Trellis will manage a $15.8 million endowment, much of which will come from Larkin’s husband and the fund’s treasurer, Nigel Dawn, who oversees public pensions and university endowments at the investment firm Evercore. That figure puts Trellis in a far lower bracket than the country’s largest arts funders. For example, Milwaukee’s Ruth Foundation for the Arts and Minnesota’s Jerome Foundation, which distribute similar artist grants by means of family endowments, manage $860 million and $109 million, respectively.

But, despite its smaller scale, Trellis is committed to distributing unrestricted grants that don’t track the artist’s use of the money. Larkin described how the group she assembled to run the organization is conscious of what it takes to sustain the labor that goes into artists’ practices and maintain their livelihoods. Disbursing the grant over two years is part of an effort to make a slightly “larger financial commitment,” she said. They’re forgoing a more conventional route in which $5,000 to $10,000 grants are given toward a project, approved as part of a proposal process. That approach, she said, doesn’t address the issue of sustaining an artist’s livelihood.

The fund’s five-member advisory board comprises a handful of prominent advisers and curators connected to New York’s biggest art institutions, among them sculptor Arlene Shechet and curators Marcela Guerrero and Eugenie Tsai, who have worked at the Whitney Museum and the Brooklyn Museum, respectively.

Nominated by an anonymous board-selected group of 75 academics, artists, and curators based across the United States, including Buffalo, Savannah, Tulsa, and Aspen, the initial grant recipients will be announced in mid-July, with another round coming in 2026.

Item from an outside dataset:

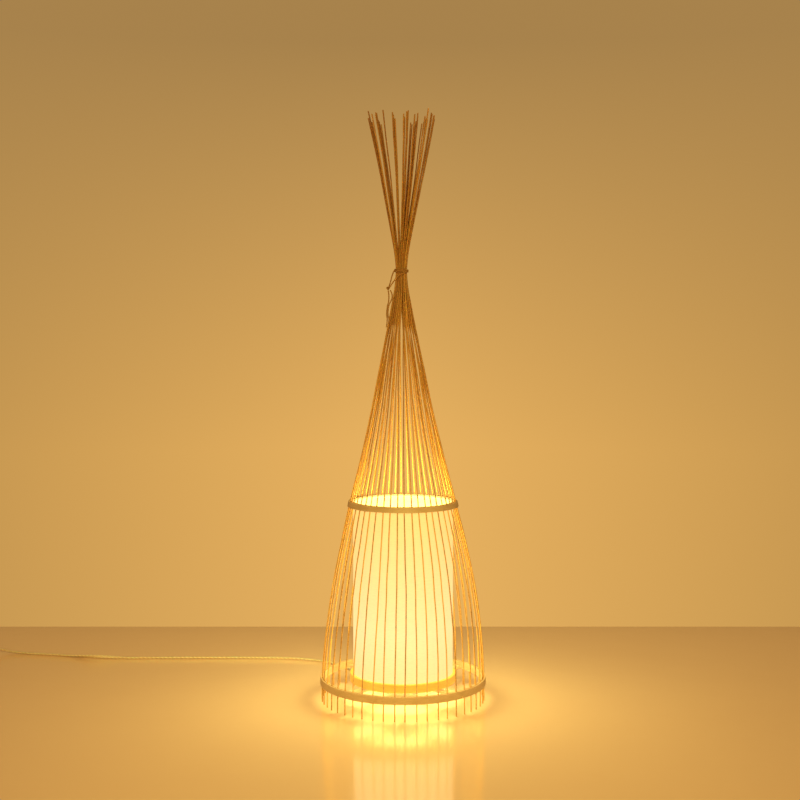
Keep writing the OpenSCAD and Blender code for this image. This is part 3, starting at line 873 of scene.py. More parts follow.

Guerrero and Tsai helped elevate underrepresented artists from their museum roles. Guerrero has curated critically acclaimed exhibitions around Latinx artists, while Tsai has done so for Black and Asian American artists. After 15 years as a senior curator at the Brooklyn Museum, Tsai left her position last May. Having met Larkin through CUE, Tsai told ARTnews in an interview that the Chelsea nonprofit caught her attention for its emphasis on artists operating on the periphery of larger arts organizations. Some artists who had passed through CUE she knew from the 1990s, when she was connected to the artist-run New York collective Godzilla: Asian American Arts Network, a group that attended to issues of race and inequity within art institutions.

“For artists, there’s never enough money,” Tsai said, speaking at a press reception at the fund’s Manhattan office on Tuesday. She told ARTnews she heeded Larkin’s call to join the board, seeing it as a way to stay involved in the process of developing artists’ momentum and safeguarding them from periods of instability. She acknowledged that curators at times must confront how artists’ trajectories are shaped outside museum walls. “Often, the most exciting things are happening outside of mainstream institutions,” she said.

Larkin said that, in the future, the fund may look to partner with other arts organizations and to add established artists to the board, but no concrete plans are yet in place. Money managers overseeing the foundation’s endowment will aim to grow it year to year, she said, while following an ethical investment strategy, as the recipient pool expands.

“We’re just trying to give people some time, space and recognition,” she said.